Ayant adoré le Champagne Dom Pérignon 2012 lors du dîner au Plaza Athénée, la tentation était grande de le commander à nouveau malgré un prix sensiblement supérieur au prix du Plaza. Le champagne est grand, de belle rondeur, mais je n’ai pas retrouvé la magie que j’avais ressentie hier. Le Dom Pérignon est idéal sur les pétoncles.
L’Hermitage Jean-Louis Chave blanc 2002 a une grande personnalité, riche et complexe. C’est un seigneur. Je pense toutefois qu’il est un peu moins vif que le 2010 que nous avons bu hier. Mais c’est un grand vin.
Le Bandol Domaine Tempier La Tourtine 2010 est un vin de garrigue. Il a des accents du sud fort plaisants. Avec Emmanuel nous nous sommes fait la réflexion que rien ne vaut un vin du sud lorsqu’il est bu dans le sud, car à Paris on attend un peu plus d’ampleur. Mais le vin va se montrer de haut niveau sur le lièvre à la royale, juste pour montrer que je l’ai sous-estimé.
A propos du lièvre à la royale. Il est d’usage que les personnes qui dînent soient invitées à se rendre en cuisine à une petite table à condition que le groupe ne dépasse pas quatre convives. J’ai donc proposé à Alexandre Larvoir que je reste à table avec ma femme pendant que nos quatre amis pour qui c’est le premier dîner à Plénitude profitent de cette occasion de bavarder avec le chef en cuisine. Après le service des poissons, Alexandre vient à notre table et nous dit que nous serons reçus tous les six en cuisine pour déguster un plat ajouté à notre menu.

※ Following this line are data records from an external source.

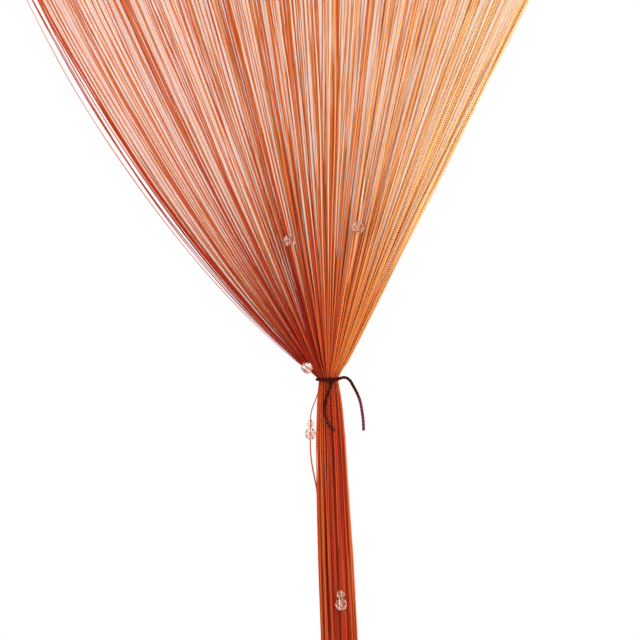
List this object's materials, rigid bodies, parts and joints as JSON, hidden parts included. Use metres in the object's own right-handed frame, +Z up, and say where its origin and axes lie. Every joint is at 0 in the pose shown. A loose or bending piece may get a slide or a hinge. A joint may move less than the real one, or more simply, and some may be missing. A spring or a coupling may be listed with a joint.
{
  "type": "tassel curtain",
  "caption": "Curtain of many free-hanging knitted strings with sparse faceted beads, fixed to one heading tape and gathered into a narrow bundle by a thin tied cord.",
  "frame": {"origin": "middle of the panel's top edge, at mid thickness", "axes": "+Z up, +X to the right across the panel as seen in the picture, -Y towards the viewer"},
  "size_m": [0.9, 0.048, 2],
  "materials": {
    "string_yarn": "flat chain-knitted polyester string",
    "heading_tape": "close knitted tape in the strings' colour",
    "tie_cord": "thin twisted dark red cord",
    "bead": "clear faceted bead"
  },
  "bodies": {
    "root": {"heading_band": "heading_tape", "strings": "string_yarn", "tie_loop": "tie_cord", "tie_end_long": "tie_cord", "tie_end_short": "tie_cord", "bead_01": "bead", "bead_02": "bead", "bead_03": "bead", "bead_04": "bead", "bead_05": "bead", "bead_06": "bead", "bead_07": "bead", "bead_08": "bead", "bead_09": "bead", "bead_10": "bead", "bead_11": "bead", "bead_12": "bead", "bead_13": "bead", "bead_14": "bead", "bead_15": "bead", "bead_16": "bead", "bead_17": "bead", "bead_18": "bead", "bead_19": "bead", "bead_20": "bead", "bead_21": "bead", "bead_22": "bead", "bead_23": "bead", "bead_24": "bead", "bead_25": "bead", "bead_26": "bead", "bead_27": "bead", "bead_28": "bead", "bead_29": "bead", "bead_30": "bead", "bead_31": "bead", "bead_32": "bead", "bead_33": "bead", "bead_34": "bead", "bead_35": "bead", "bead_36": "bead", "bead_37": "bead", "bead_38": "bead"}
  },
  "joints": []
}
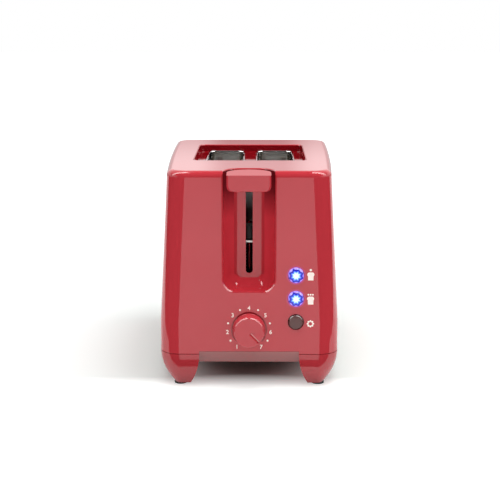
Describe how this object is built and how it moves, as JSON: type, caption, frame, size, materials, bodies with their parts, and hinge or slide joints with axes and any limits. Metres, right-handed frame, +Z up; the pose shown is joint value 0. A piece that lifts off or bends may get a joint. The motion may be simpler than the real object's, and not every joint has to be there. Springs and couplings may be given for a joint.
{
  "type": "two-slice toaster",
  "caption": "Compact two-slice toaster with a red moulded casing, front lever in a dished channel, browning dial, push buttons and a rear crumb tray.",
  "frame": {"origin": "centre of the bounding box on the ground plane, under the four rubber pads", "axes": "+Z up; -Y is the control end with the lever, dial and buttons, +Y the rear with the crumb tray handle; +X to the right seen from the control end"},
  "size_m": [0.1654, 0.291, 0.189],
  "materials": {
    "red_plastic": "glossy moulded plastic, red, with slightly eased edges",
    "chrome_trim": "polished chrome",
    "sheet_steel": "galvanised sheet and wire",
    "spring_steel": "drawn spring wire",
    "heating_wire": "flat resistance wire, dull oxide",
    "mica_board": "pressed mica sheet, flaky sheen",
    "circuit_board": "bare board resin",
    "copper_wire": "enamelled copper winding",
    "dark_plastic": "satin black moulding",
    "rubber_pad": "soft black rubber",
    "lit_lens": "clear lens lit blue from behind",
    "smoked_lens": "smoked lens, unlit",
    "cream_ink": "printed numbers, dots and pictograms"
  },
  "bodies": {
    "toaster_body": {"housing": "red_plastic", "base": "red_plastic", "cord_gland": "dark_plastic", "slot_trim_left": "chrome_trim", "slot_trim_right": "chrome_trim", "oven_front_plate": "sheet_steel", "oven_rear_plate": "sheet_steel", "oven_top_plate": "sheet_steel", "reflector_left": "sheet_steel", "reflector_right": "sheet_steel", "heater_card_centre": "mica_board", "heater_card_left": "mica_board", "heater_card_right": "mica_board", "heater_wire_centre_left": "heating_wire", "heater_wire_centre_right": "heating_wire", "heater_wire_left": "heating_wire", "heater_wire_right": "heating_wire", "guide_bracket": "sheet_steel", "guide_rod": "chrome_trim", "return_spring": "spring_steel", "control_board": "circuit_board", "potentiometer": "dark_plastic", "switch_upper": "dark_plastic", "switch_middle": "dark_plastic", "switch_lower": "dark_plastic", "power_board": "circuit_board", "magnet_core": "sheet_steel", "magnet_coil": "copper_wire", "foot_pad_front_left": "rubber_pad", "base_screw_front_left": "sheet_steel", "foot_pad_rear_left": "rubber_pad", "base_screw_rear_left": "sheet_steel", "foot_pad_front_right": "rubber_pad", "base_screw_front_right": "sheet_steel", "foot_pad_rear_right": "rubber_pad", "base_screw_rear_right": "sheet_steel"},
    "carriage": {"carriage_bracket": "sheet_steel", "guide_bush": "dark_plastic", "keeper": "sheet_steel", "lever_arm": "sheet_steel", "lever_knob": "red_plastic", "bread_rack_left": "sheet_steel", "bread_rack_right": "sheet_steel"},
    "guide_left_outer": {"bread_guide_left_outer": "sheet_steel"},
    "guide_left_inner": {"bread_guide_left_inner": "sheet_steel"},
    "guide_right_inner": {"bread_guide_right_inner": "sheet_steel"},
    "guide_right_outer": {"bread_guide_right_outer": "sheet_steel"},
    "dial": {"browning_dial": "red_plastic", "dial_shaft": "dark_plastic"},
    "upper_button": {"button_upper": "lit_lens"},
    "middle_button": {"button_middle": "lit_lens"},
    "lower_button": {"button_lower": "smoked_lens"},
    "tray": {"crumb_tray": "sheet_steel", "tray_handle": "red_plastic"}
  },
  "joints": [
    {"name": "carriage_slide", "type": "slide", "parent": "toaster_body", "child": "carriage", "axis": [0, 0, -1], "range_m": [0, 0.0736], "stiffness_N_per_m": 60, "springref_m": -0.07, "deforming": ["return_spring"]},
    {"name": "guide_left_outer_slide", "type": "slide", "parent": "toaster_body", "child": "guide_left_outer", "axis": [1, 0, 0], "range_m": [0, 0.005]},
    {"name": "guide_left_inner_slide", "type": "slide", "parent": "toaster_body", "child": "guide_left_inner", "axis": [-1, 0, 0], "range_m": [0, 0.005]},
    {"name": "guide_right_inner_slide", "type": "slide", "parent": "toaster_body", "child": "guide_right_inner", "axis": [1, 0, 0], "range_m": [0, 0.005]},
    {"name": "guide_right_outer_slide", "type": "slide", "parent": "toaster_body", "child": "guide_right_outer", "axis": [-1, 0, 0], "range_m": [0, 0.005]},
    {"name": "dial_turn", "type": "hinge", "parent": "toaster_body", "child": "dial", "pos_m": [0, -0.1288, 0.0525], "axis": [0, 1, 0], "range_deg": [-282.3, 10.3]},
    {"name": "upper_button_press", "type": "slide", "parent": "toaster_body", "child": "upper_button", "axis": [0, 1, 0], "range_m": [0, 0.0015], "stiffness_N_per_m": 400, "springref_m": -0.002},
    {"name": "middle_button_press", "type": "slide", "parent": "toaster_body", "child": "middle_button", "axis": [0, 1, 0], "range_m": [0, 0.0015], "stiffness_N_per_m": 400, "springref_m": -0.002},
    {"name": "lower_button_press", "type": "slide", "parent": "toaster_body", "child": "lower_button", "axis": [0, 1, 0], "range_m": [0, 0.0015], "stiffness_N_per_m": 400, "springref_m": -0.002},
    {"name": "tray_slide", "type": "slide", "parent": "toaster_body", "child": "tray", "axis": [0, 1, 0], "range_m": [0, 0.15]}
  ],
  "couplings": [
    {"joint": "guide_left_outer_slide", "follows": "carriage_slide", "ratio": 0.0679},
    {"joint": "guide_left_inner_slide", "follows": "carriage_slide", "ratio": 0.0679},
    {"joint": "guide_right_inner_slide", "follows": "carriage_slide", "ratio": 0.0679},
    {"joint": "guide_right_outer_slide", "follows": "carriage_slide", "ratio": 0.0679}
  ]
}
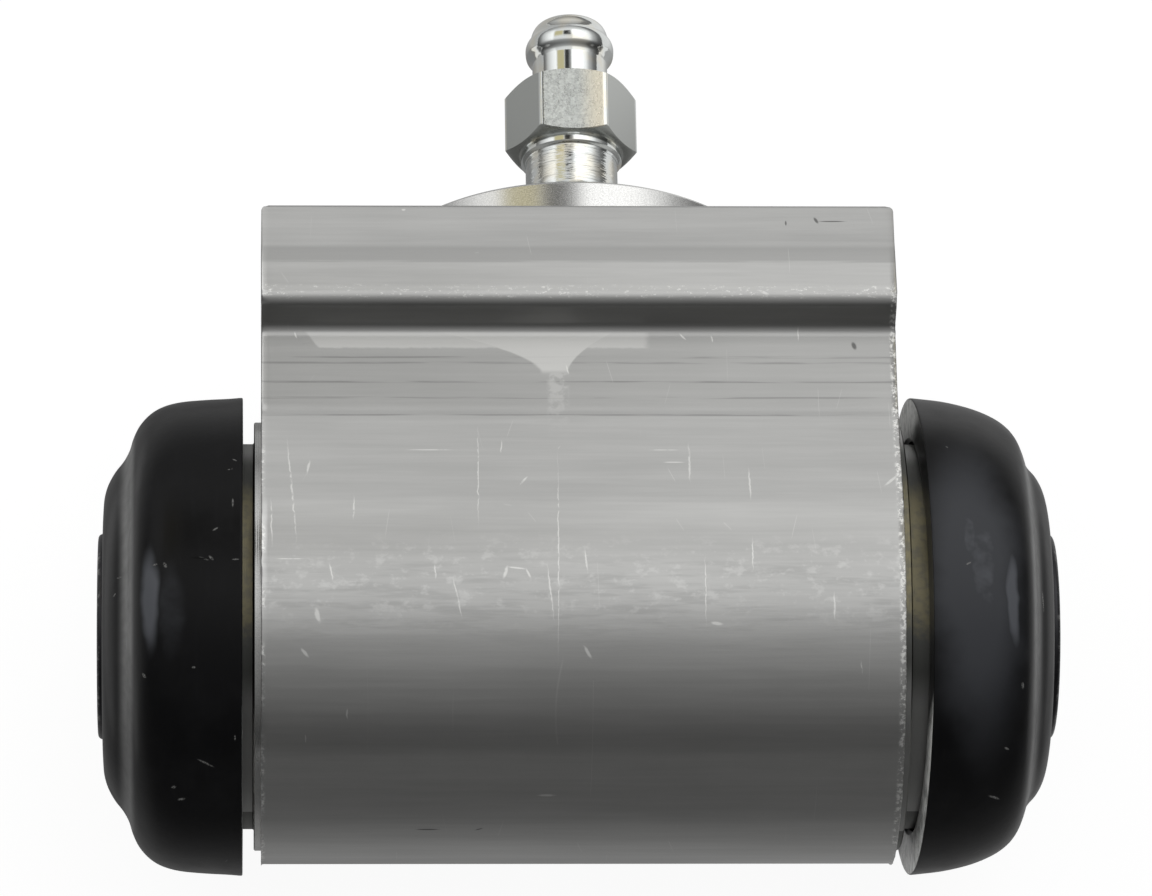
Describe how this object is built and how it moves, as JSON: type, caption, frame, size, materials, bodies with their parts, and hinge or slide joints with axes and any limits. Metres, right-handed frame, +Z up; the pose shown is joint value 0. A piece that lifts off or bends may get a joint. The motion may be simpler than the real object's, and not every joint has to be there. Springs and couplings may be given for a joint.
{
  "type": "wheel cylinder",
  "caption": "Drum-brake wheel cylinder: extruded aluminium housing with opposed pistons under rubber dust boots, a round locating spigot and a bleeder screw.",
  "frame": {"origin": "centre of the locating spigot, in the plane of the mounting face that bears on the backing plate", "axes": "+X along the cylinder bore, +Y the outward normal of the mounting face, +Z up as fitted, so the bleeder is above the inlet port"},
  "size_m": [0.0818, 0.0763, 0.041],
  "materials": {
    "housing_aluminium": "as extruded, satin, with draw lines and handling scratches",
    "piston_alloy": "dark anodised, satin",
    "boot_rubber": "moulded, satin",
    "seal_rubber": "moulded, matt",
    "zinc_steel": "zinc plated, bright",
    "spring_steel": "drawn wire"
  },
  "bodies": {
    "housing": {"housing": "housing_aluminium", "return_spring": "spring_steel", "left_dust_boot": "boot_rubber", "right_dust_boot": "boot_rubber"},
    "left_piston": {"left_piston": "piston_alloy", "left_cup_seal": "seal_rubber", "left_cup_expander": "zinc_steel"},
    "right_piston": {"right_piston": "piston_alloy", "right_cup_seal": "seal_rubber", "right_cup_expander": "zinc_steel"},
    "bleeder": {"bleeder_screw": "zinc_steel"}
  },
  "joints": [
    {"name": "left_piston_slide", "type": "slide", "parent": "housing", "child": "left_piston", "axis": [-1, 0, 0], "range_m": [-0.003, 0.007], "deforming": ["left_dust_boot", "return_spring"]},
    {"name": "right_piston_slide", "type": "slide", "parent": "housing", "child": "right_piston", "axis": [1, 0, 0], "range_m": [-0.003, 0.007], "deforming": ["right_dust_boot", "return_spring"]},
    {"name": "bleeder_turn", "type": "hinge", "parent": "housing", "child": "bleeder", "pos_m": [0, 0, 0.0075], "axis": [0, 1, 0], "range_deg": [0, 360]}
  ]
}
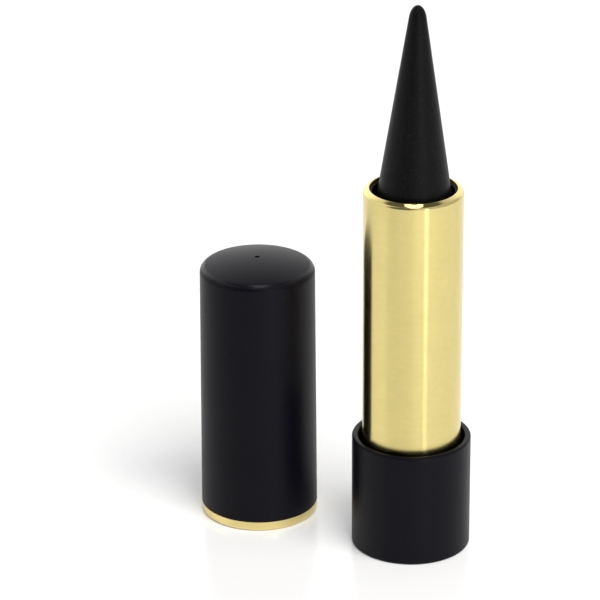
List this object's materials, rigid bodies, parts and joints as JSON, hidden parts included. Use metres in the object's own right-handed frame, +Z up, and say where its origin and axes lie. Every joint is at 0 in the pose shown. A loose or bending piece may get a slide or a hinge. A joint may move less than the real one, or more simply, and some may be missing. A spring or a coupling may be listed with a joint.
{
  "type": "kohl container",
  "caption": "Twist-up kohl container: turning the gold tube against the base winds a pointed kohl stick in or out, under a domed pull-off cap with a gold ring.",
  "frame": {"origin": "centre of the underside of the base, on the surface that the container stands on", "axes": "+Z up along the container's axis towards the kohl's tip, +X to the right and +Y to the back as the picture sees it, so that the cap stands on the -X side and a little behind"},
  "size_m": [0.0435, 0.0311, 0.0906],
  "materials": {
    "case_black": "soft matte black lacquer on a moulded case",
    "guide_black": "smooth black moulding",
    "brake_rubber": "greased dark rubber",
    "spiral_natural": "natural white moulding",
    "tube_gold": "satin pale gold anodised",
    "ring_gold": "bright pale gold anodised",
    "cup_black": "smooth black moulding",
    "kohl_black": "dense matte pressed wax and pigment",
    "liner_black": "smooth black moulding"
  },
  "bodies": {
    "base": {"base_shell": "case_black", "guide_tube": "guide_black", "brake_ring": "brake_rubber"},
    "winder": {"spiral_sleeve": "spiral_natural", "gold_shell": "tube_gold"},
    "carrier": {"carrier_cup": "cup_black", "kohl_stick": "kohl_black"},
    "cap": {"cap_shell": "case_black", "cap_liner": "liner_black", "cap_ring": "ring_gold"}
  },
  "joints": [
    {"name": "tube_twist", "type": "hinge", "parent": "base", "child": "winder", "pos_m": [0, 0, 0], "axis": [0, 0, 1], "range_deg": [0, 540]},
    {"name": "kohl_lift", "type": "slide", "parent": "base", "child": "carrier", "axis": [0, 0, 1], "range_m": [-0.03, 0]},
    {"name": "cap_lift", "type": "slide", "parent": "base", "child": "cap", "axis": [0, 0, 1], "range_m": [0, 0.095]}
  ],
  "couplings": [
    {"joint": "kohl_lift", "follows": "tube_twist", "m_per_rad": -0.0031831}
  ]
}
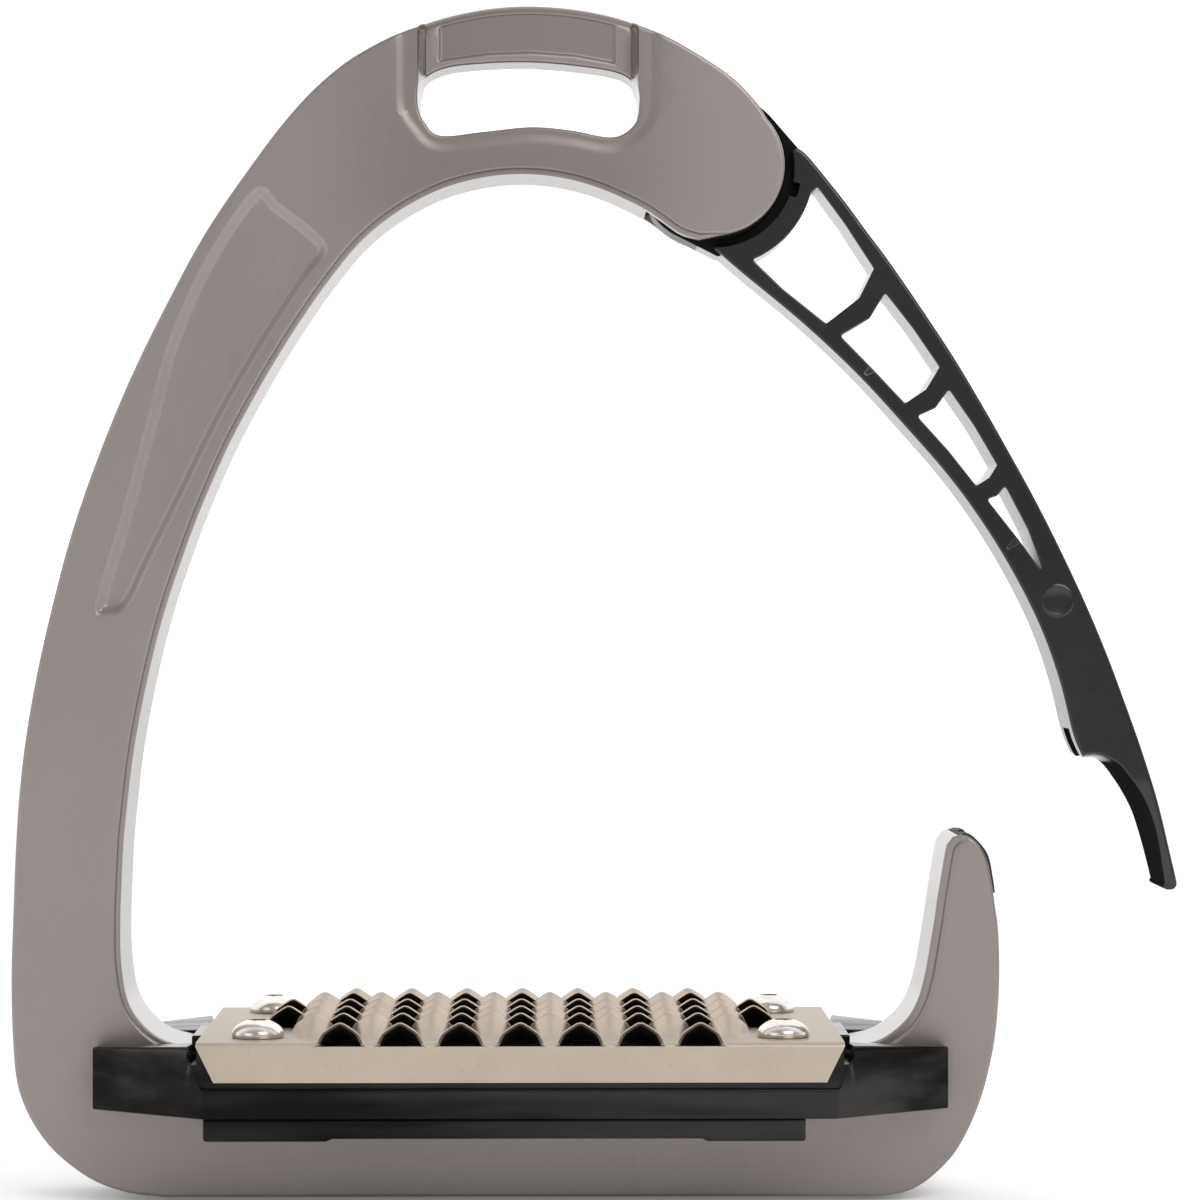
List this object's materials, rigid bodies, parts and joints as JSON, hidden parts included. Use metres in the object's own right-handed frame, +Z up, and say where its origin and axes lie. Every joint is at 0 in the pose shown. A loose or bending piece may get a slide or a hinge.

Arnaud Donckele nous reçoit en cuisine et une charmante hôtesse nous lit le texte du sénateur Couteaux paru en 1898 dans le journal Le Temps qui décrit de façon très précise la recette du lièvre à la royale dite du Sénateur Couteaux. Ce lièvre est excellent car il y a une pointe de fraîcheur qui adoucit les lourdes saveurs de la chair. Et le Bandol brille avec lui.
Le dessert est aérien et conclut un dîner absolument parfait d’un génie culinaire. J’inscris ce dîner dans ma mémoire comme le plus brillant de tous ceux que j’ai eu la chance de vivre grâce aux chefs les plus talentueux de la planète. Une émotion incommensurable.